Prep is shorthand for preparation, and refers to both diet and training periods before a specific event. Bodybuilders go through periods of contest prep wherein they rigorously diet down to very low body fat. Powerlifters, weightlifters, and strongmen have prep cycles that involve specific, high-intensity training in order to perform at a competition or meet.
The pump is considered sacred to any bodybuilding enthusiast. When your muscles contract, they gradually fill with blood. Over time, repeated contractions shuttle enough blood to inflate the tissue, giving your muscles more physical size and an accompanied feeling of tightness.
Although pumping your muscles up doesn’t directly help them grow or get stronger, it is a welcome side-effect of training, particularly for those on bodybuilding routines.
A rep is short for “repetition.” It refers to one complete movement of an exercise from start to finish. Lowering the barbell from arm’s length, down to your chest, and back to arm’s length in the bench press is considered one rep. In the squat, it would be sitting down and standing back up again.
Ripped is a way of describing a lifter’s overall conditioning. While it may be used most commonly to describe someone with low body fat, people tend to be described as ripped if they’re also packing a noticeable amount of muscle.
A set is a cluster of repetitions. If you’re tasked with performing eight reps of curls, completing all eight without resting yields you one set. Sets tend to be used as the primary unit counted when considering total training volume.
A superset is an intensity technique that can be used to tactically increase workout difficulty. Instead of performing sets by themselves with dedicated rest periods in-between, supersets force you to complete your reps of a given exercise and then move immediately to a new exercise.
You can superset two exercises that work opposing muscles — such as the barbell curl with the skull crusher — to save time, or pair movements that work the same muscle to double-down on intensity.
Swole is a word that describes a particularly muscular physique. Unlike being peeled or ripped, “swoleness” is all about carrying as much muscle on your frame as you can.
TUT stands for “time under tension.” It describes how long you spend working your muscles against resistance during a set.
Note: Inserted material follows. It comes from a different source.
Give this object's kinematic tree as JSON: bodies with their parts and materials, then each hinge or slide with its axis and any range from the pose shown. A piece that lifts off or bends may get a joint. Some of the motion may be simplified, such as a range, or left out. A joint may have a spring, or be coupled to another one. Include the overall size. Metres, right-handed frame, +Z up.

Since mechanical tension is one of the main factors that contribute to muscle growth, increasing your TUT in an exercise, to a reasonable degree, is generally beneficial for making progress.
Tempo training or extending your range of motion are reliable ways to boost your TUT.
Volume simply refers to the amount of work you perform in the gym. When it comes to lifting weights, increasing your volume is a reliable way to make consistent progress. As your body adapts to a given workload, higher volume — whether by adding more sets, reps, or new exercises — can help spur on additional progress.
Wheel has multiple meanings. If a lifter has impressive legs — strong quads and hamstrings, as well as developed calves — you could say that they have nice wheels. However, wheels also refer to full-size weight plates. An athlete who is squatting with three 45-pound plates on each side of their barbell could be said to be squatting three wheels.
A widowmaker is a nickname for a set of 20 repetitions, usually on the squat. It’s considered a truly grueling challenge for those who wish to test their strength, cardiovascular tolerance, and willpower all at once.
Widowmakers aren’t generally used in standard training routines, but can be incorporated from time to time to spice things up in the gym.
From A to Z
Walking the walk in the gym is easy enough — all you need is the right training plan, solid nutrition, and enough willpower to get your own butt in gear. That said, it takes a bit more finesse to talk to the talk.
Whether starting to exercise is your endgame or you just want to brush up on the patois of getting a pump, keep this glossary on hand and you might just bag yourself a new gym buddy.